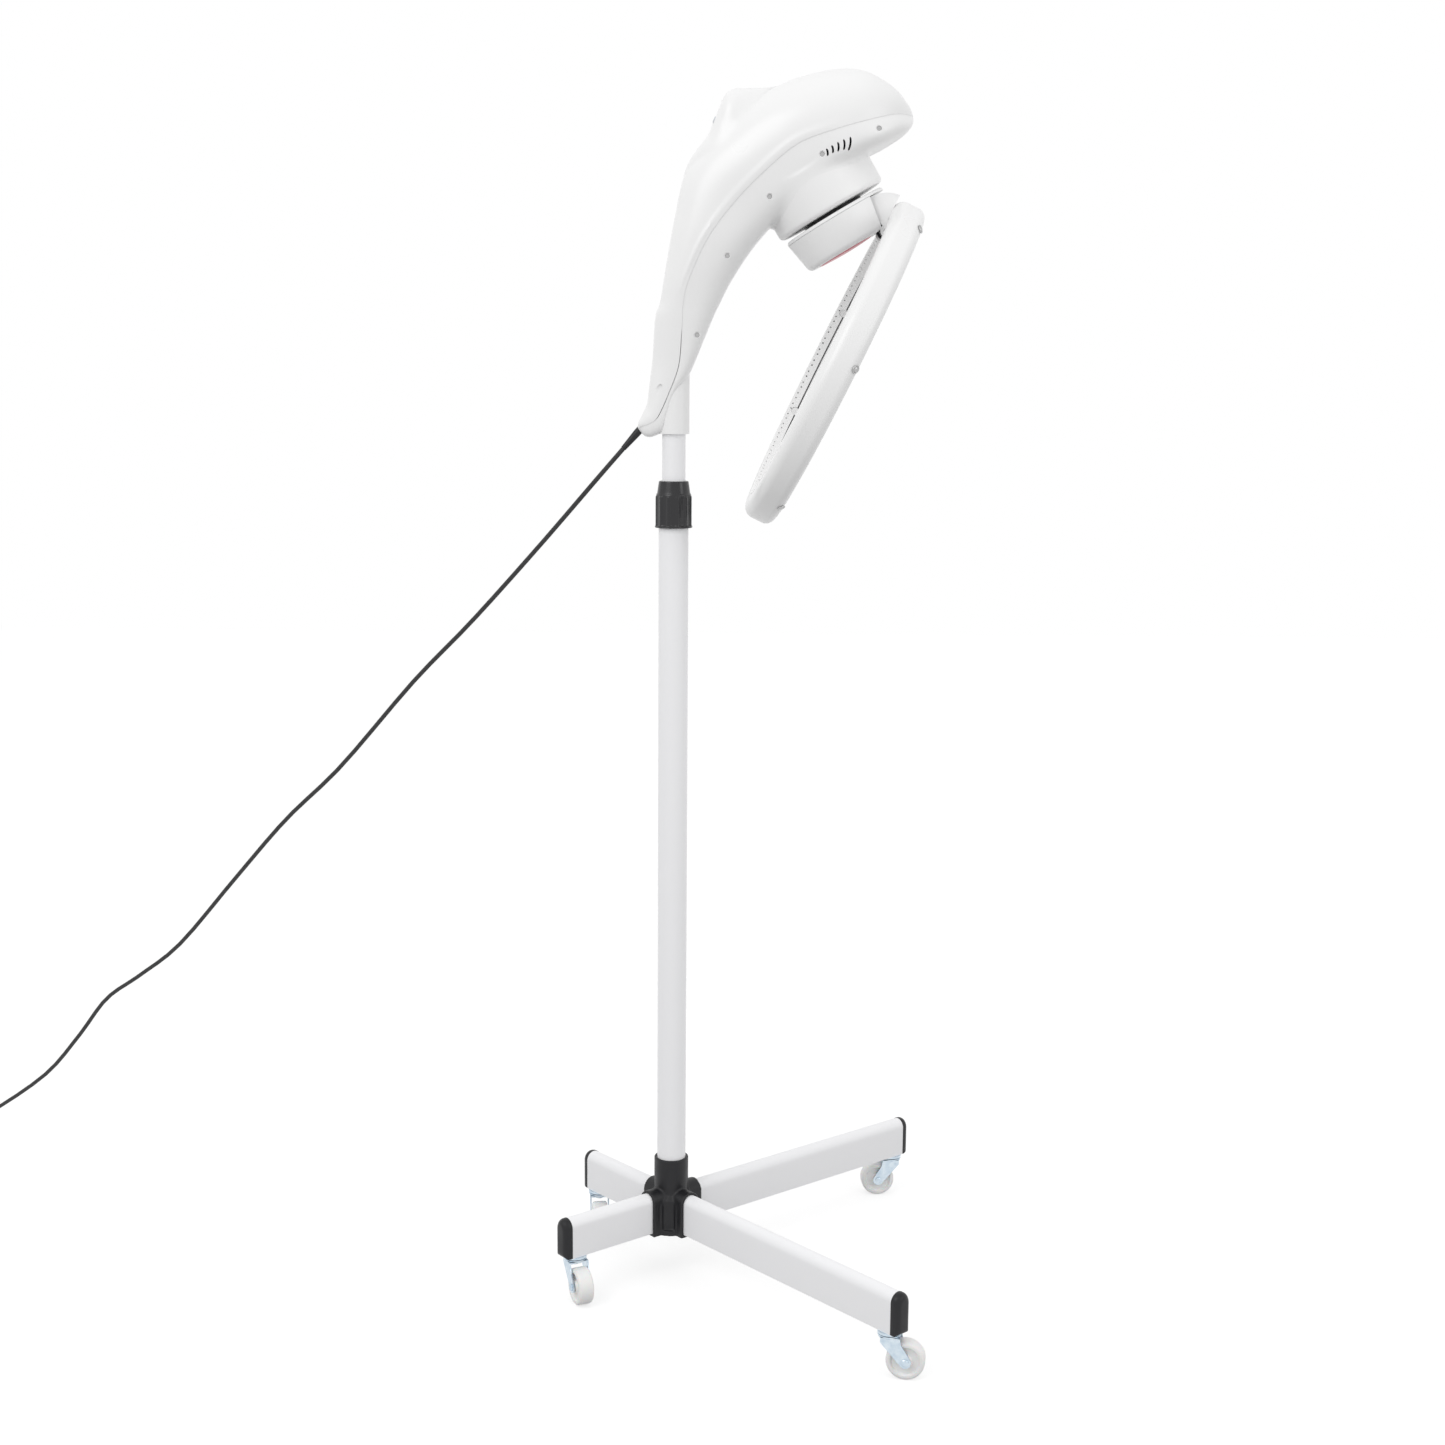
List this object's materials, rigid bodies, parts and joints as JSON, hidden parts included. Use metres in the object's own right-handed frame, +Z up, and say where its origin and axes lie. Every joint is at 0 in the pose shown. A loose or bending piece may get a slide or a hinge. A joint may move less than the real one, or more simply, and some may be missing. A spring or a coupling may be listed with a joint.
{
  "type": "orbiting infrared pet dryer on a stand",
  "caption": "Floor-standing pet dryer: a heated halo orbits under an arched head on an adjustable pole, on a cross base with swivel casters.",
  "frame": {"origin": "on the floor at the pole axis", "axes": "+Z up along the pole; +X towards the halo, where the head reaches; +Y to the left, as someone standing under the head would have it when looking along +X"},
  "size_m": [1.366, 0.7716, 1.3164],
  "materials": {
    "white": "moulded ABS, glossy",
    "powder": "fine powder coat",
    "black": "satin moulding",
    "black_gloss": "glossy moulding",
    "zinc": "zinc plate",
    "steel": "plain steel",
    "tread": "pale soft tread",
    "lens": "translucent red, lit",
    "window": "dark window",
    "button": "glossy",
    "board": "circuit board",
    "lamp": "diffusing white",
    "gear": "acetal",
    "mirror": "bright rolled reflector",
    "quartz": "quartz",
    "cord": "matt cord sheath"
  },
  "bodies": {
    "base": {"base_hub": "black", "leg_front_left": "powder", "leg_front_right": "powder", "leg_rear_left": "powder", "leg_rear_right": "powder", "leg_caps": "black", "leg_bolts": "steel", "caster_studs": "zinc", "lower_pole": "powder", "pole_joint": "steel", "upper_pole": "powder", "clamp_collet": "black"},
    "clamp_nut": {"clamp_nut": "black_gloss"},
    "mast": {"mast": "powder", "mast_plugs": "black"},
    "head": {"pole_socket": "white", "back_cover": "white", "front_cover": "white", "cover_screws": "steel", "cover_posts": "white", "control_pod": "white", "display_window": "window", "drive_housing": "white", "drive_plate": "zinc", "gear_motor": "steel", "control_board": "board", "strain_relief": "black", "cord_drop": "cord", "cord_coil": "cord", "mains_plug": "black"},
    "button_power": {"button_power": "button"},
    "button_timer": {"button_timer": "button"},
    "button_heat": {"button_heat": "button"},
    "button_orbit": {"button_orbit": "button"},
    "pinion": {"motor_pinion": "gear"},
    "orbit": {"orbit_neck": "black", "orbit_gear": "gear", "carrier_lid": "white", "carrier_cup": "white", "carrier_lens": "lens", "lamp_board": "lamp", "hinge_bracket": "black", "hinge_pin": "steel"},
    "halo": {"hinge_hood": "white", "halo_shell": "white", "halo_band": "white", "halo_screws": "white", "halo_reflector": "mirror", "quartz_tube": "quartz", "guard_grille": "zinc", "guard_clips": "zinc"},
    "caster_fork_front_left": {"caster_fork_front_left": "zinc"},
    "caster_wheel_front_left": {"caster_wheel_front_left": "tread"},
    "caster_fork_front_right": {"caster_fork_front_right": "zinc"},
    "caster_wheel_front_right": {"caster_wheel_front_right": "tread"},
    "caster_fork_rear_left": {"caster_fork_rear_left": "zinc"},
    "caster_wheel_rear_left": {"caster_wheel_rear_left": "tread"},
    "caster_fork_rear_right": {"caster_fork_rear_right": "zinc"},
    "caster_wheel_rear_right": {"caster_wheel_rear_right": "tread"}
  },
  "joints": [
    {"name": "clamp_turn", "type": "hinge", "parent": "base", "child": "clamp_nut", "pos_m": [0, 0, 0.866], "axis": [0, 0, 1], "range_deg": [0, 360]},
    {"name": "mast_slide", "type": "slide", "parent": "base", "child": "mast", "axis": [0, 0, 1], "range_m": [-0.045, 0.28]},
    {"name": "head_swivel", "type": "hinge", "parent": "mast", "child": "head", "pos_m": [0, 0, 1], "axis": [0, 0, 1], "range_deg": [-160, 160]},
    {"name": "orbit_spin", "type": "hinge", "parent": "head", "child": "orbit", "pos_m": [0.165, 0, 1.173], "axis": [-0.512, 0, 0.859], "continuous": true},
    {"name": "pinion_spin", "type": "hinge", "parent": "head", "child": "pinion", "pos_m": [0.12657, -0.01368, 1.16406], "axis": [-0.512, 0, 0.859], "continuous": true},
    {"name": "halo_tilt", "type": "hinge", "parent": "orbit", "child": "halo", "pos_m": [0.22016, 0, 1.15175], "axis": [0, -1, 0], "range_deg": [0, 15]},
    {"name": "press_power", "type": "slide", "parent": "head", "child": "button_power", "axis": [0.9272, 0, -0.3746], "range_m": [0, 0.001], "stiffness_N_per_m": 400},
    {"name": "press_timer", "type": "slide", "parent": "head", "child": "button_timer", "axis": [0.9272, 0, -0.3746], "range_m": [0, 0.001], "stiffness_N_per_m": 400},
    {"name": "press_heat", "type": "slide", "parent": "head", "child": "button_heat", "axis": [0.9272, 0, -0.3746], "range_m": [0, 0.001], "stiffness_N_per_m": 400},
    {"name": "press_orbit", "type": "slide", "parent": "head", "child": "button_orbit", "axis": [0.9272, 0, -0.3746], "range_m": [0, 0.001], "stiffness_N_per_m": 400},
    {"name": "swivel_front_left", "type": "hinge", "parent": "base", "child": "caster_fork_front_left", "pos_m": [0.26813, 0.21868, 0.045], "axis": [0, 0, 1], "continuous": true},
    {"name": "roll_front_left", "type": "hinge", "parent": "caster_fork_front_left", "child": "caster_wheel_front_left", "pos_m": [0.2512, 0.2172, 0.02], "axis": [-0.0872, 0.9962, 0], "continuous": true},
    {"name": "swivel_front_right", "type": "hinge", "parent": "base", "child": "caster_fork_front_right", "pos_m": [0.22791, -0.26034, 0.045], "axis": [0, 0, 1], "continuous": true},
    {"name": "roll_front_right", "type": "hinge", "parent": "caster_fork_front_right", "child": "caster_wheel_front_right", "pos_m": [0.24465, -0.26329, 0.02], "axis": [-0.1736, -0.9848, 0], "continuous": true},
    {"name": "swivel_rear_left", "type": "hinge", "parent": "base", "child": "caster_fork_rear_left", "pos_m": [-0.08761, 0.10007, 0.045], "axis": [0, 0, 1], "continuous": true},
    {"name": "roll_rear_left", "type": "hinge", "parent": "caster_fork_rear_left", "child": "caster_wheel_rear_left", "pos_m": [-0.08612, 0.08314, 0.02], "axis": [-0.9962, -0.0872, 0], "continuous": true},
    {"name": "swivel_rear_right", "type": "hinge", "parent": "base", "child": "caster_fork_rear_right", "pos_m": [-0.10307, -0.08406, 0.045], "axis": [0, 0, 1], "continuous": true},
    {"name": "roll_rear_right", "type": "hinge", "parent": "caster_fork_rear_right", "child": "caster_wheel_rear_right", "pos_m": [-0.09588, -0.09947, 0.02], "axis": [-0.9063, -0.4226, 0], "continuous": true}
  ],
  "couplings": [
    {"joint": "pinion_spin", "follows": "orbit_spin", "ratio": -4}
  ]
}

> _What you are asked to do_:
Copy out the whole listing exactly as written.

> _Completed exercise_:
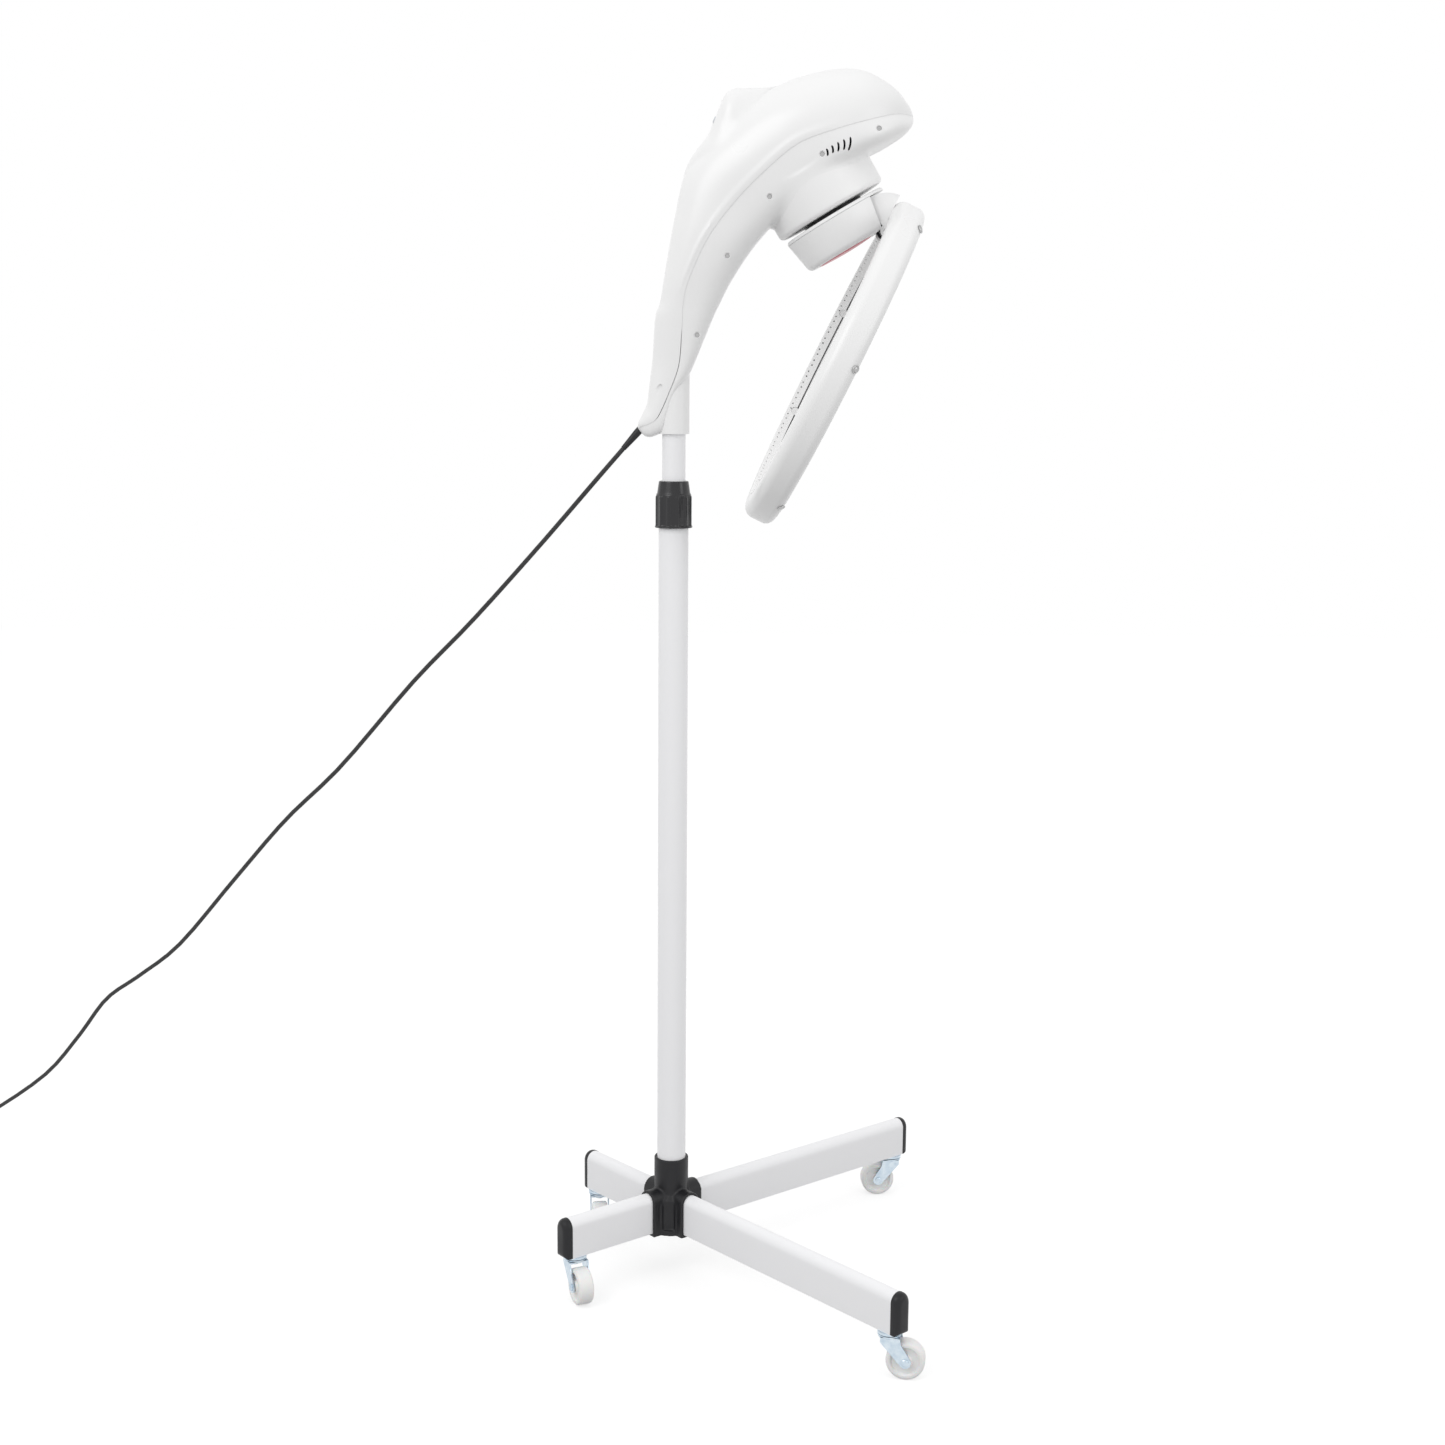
List this object's materials, rigid bodies, parts and joints as JSON, hidden parts included. Use metres in the object's own right-handed frame, +Z up, and say where its origin and axes lie. Every joint is at 0 in the pose shown. A loose or bending piece may get a slide or a hinge. A joint may move less than the real one, or more simply, and some may be missing. A spring or a coupling may be listed with a joint.
{
  "type": "orbiting infrared pet dryer on a stand",
  "caption": "Floor-standing pet dryer: a heated halo orbits under an arched head on an adjustable pole, on a cross base with swivel casters.",
  "frame": {"origin": "on the floor at the pole axis", "axes": "+Z up along the pole; +X towards the halo, where the head reaches; +Y to the left, as someone standing under the head would have it when looking along +X"},
  "size_m": [1.366, 0.7716, 1.3164],
  "materials": {
    "white": "moulded ABS, glossy",
    "powder": "fine powder coat",
    "black": "satin moulding",
    "black_gloss": "glossy moulding",
    "zinc": "zinc plate",
    "steel": "plain steel",
    "tread": "pale soft tread",
    "lens": "translucent red, lit",
    "window": "dark window",
    "button": "glossy",
    "board": "circuit board",
    "lamp": "diffusing white",
    "gear": "acetal",
    "mirror": "bright rolled reflector",
    "quartz": "quartz",
    "cord": "matt cord sheath"
  },
  "bodies": {
    "base": {"base_hub": "black", "leg_front_left": "powder", "leg_front_right": "powder", "leg_rear_left": "powder", "leg_rear_right": "powder", "leg_caps": "black", "leg_bolts": "steel", "caster_studs": "zinc", "lower_pole": "powder", "pole_joint": "steel", "upper_pole": "powder", "clamp_collet": "black"},
    "clamp_nut": {"clamp_nut": "black_gloss"},
    "mast": {"mast": "powder", "mast_plugs": "black"},
    "head": {"pole_socket": "white", "back_cover": "white", "front_cover": "white", "cover_screws": "steel", "cover_posts": "white", "control_pod": "white", "display_window": "window", "drive_housing": "white", "drive_plate": "zinc", "gear_motor": "steel", "control_board": "board", "strain_relief": "black", "cord_drop": "cord", "cord_coil": "cord", "mains_plug": "black"},
    "button_power": {"button_power": "button"},
    "button_timer": {"button_timer": "button"},
    "button_heat": {"button_heat": "button"},
    "button_orbit": {"button_orbit": "button"},
    "pinion": {"motor_pinion": "gear"},
    "orbit": {"orbit_neck": "black", "orbit_gear": "gear", "carrier_lid": "white", "carrier_cup": "white", "carrier_lens": "lens", "lamp_board": "lamp", "hinge_bracket": "black", "hinge_pin": "steel"},
    "halo": {"hinge_hood": "white", "halo_shell": "white", "halo_band": "white", "halo_screws": "white", "halo_reflector": "mirror", "quartz_tube": "quartz", "guard_grille": "zinc", "guard_clips": "zinc"},
    "caster_fork_front_left": {"caster_fork_front_left": "zinc"},
    "caster_wheel_front_left": {"caster_wheel_front_left": "tread"},
    "caster_fork_front_right": {"caster_fork_front_right": "zinc"},
    "caster_wheel_front_right": {"caster_wheel_front_right": "tread"},
    "caster_fork_rear_left": {"caster_fork_rear_left": "zinc"},
    "caster_wheel_rear_left": {"caster_wheel_rear_left": "tread"},
    "caster_fork_rear_right": {"caster_fork_rear_right": "zinc"},
    "caster_wheel_rear_right": {"caster_wheel_rear_right": "tread"}
  },
  "joints": [
    {"name": "clamp_turn", "type": "hinge", "parent": "base", "child": "clamp_nut", "pos_m": [0, 0, 0.866], "axis": [0, 0, 1], "range_deg": [0, 360]},
    {"name": "mast_slide", "type": "slide", "parent": "base", "child": "mast", "axis": [0, 0, 1], "range_m": [-0.045, 0.28]},
    {"name": "head_swivel", "type": "hinge", "parent": "mast", "child": "head", "pos_m": [0, 0, 1], "axis": [0, 0, 1], "range_deg": [-160, 160]},
    {"name": "orbit_spin", "type": "hinge", "parent": "head", "child": "orbit", "pos_m": [0.165, 0, 1.173], "axis": [-0.512, 0, 0.859], "continuous": true},
    {"name": "pinion_spin", "type": "hinge", "parent": "head", "child": "pinion", "pos_m": [0.12657, -0.01368, 1.16406], "axis": [-0.512, 0, 0.859], "continuous": true},
    {"name": "halo_tilt", "type": "hinge", "parent": "orbit", "child": "halo", "pos_m": [0.22016, 0, 1.15175], "axis": [0, -1, 0], "range_deg": [0, 15]},
    {"name": "press_power", "type": "slide", "parent": "head", "child": "button_power", "axis": [0.9272, 0, -0.3746], "range_m": [0, 0.001], "stiffness_N_per_m": 400},
    {"name": "press_timer", "type": "slide", "parent": "head", "child": "button_timer", "axis": [0.9272, 0, -0.3746], "range_m": [0, 0.001], "stiffness_N_per_m": 400},
    {"name": "press_heat", "type": "slide", "parent": "head", "child": "button_heat", "axis": [0.9272, 0, -0.3746], "range_m": [0, 0.001], "stiffness_N_per_m": 400},
    {"name": "press_orbit", "type": "slide", "parent": "head", "child": "button_orbit", "axis": [0.9272, 0, -0.3746], "range_m": [0, 0.001], "stiffness_N_per_m": 400},
    {"name": "swivel_front_left", "type": "hinge", "parent": "base", "child": "caster_fork_front_left", "pos_m": [0.26813, 0.21868, 0.045], "axis": [0, 0, 1], "continuous": true},
    {"name": "roll_front_left", "type": "hinge", "parent": "caster_fork_front_left", "child": "caster_wheel_front_left", "pos_m": [0.2512, 0.2172, 0.02], "axis": [-0.0872, 0.9962, 0], "continuous": true},
    {"name": "swivel_front_right", "type": "hinge", "parent": "base", "child": "caster_fork_front_right", "pos_m": [0.22791, -0.26034, 0.045], "axis": [0, 0, 1], "continuous": true},
    {"name": "roll_front_right", "type": "hinge", "parent": "caster_fork_front_right", "child": "caster_wheel_front_right", "pos_m": [0.24465, -0.26329, 0.02], "axis": [-0.1736, -0.9848, 0], "continuous": true},
    {"name": "swivel_rear_left", "type": "hinge", "parent": "base", "child": "caster_fork_rear_left", "pos_m": [-0.08761, 0.10007, 0.045], "axis": [0, 0, 1], "continuous": true},
    {"name": "roll_rear_left", "type": "hinge", "parent": "caster_fork_rear_left", "child": "caster_wheel_rear_left", "pos_m": [-0.08612, 0.08314, 0.02], "axis": [-0.9962, -0.0872, 0], "continuous": true},
    {"name": "swivel_rear_right", "type": "hinge", "parent": "base", "child": "caster_fork_rear_right", "pos_m": [-0.10307, -0.08406, 0.045], "axis": [0, 0, 1], "continuous": true},
    {"name": "roll_rear_right", "type": "hinge", "parent": "caster_fork_rear_right", "child": "caster_wheel_rear_right", "pos_m": [-0.09588, -0.09947, 0.02], "axis": [-0.9063, -0.4226, 0], "continuous": true}
  ],
  "couplings": [
    {"joint": "pinion_spin", "follows": "orbit_spin", "ratio": -4}
  ]
}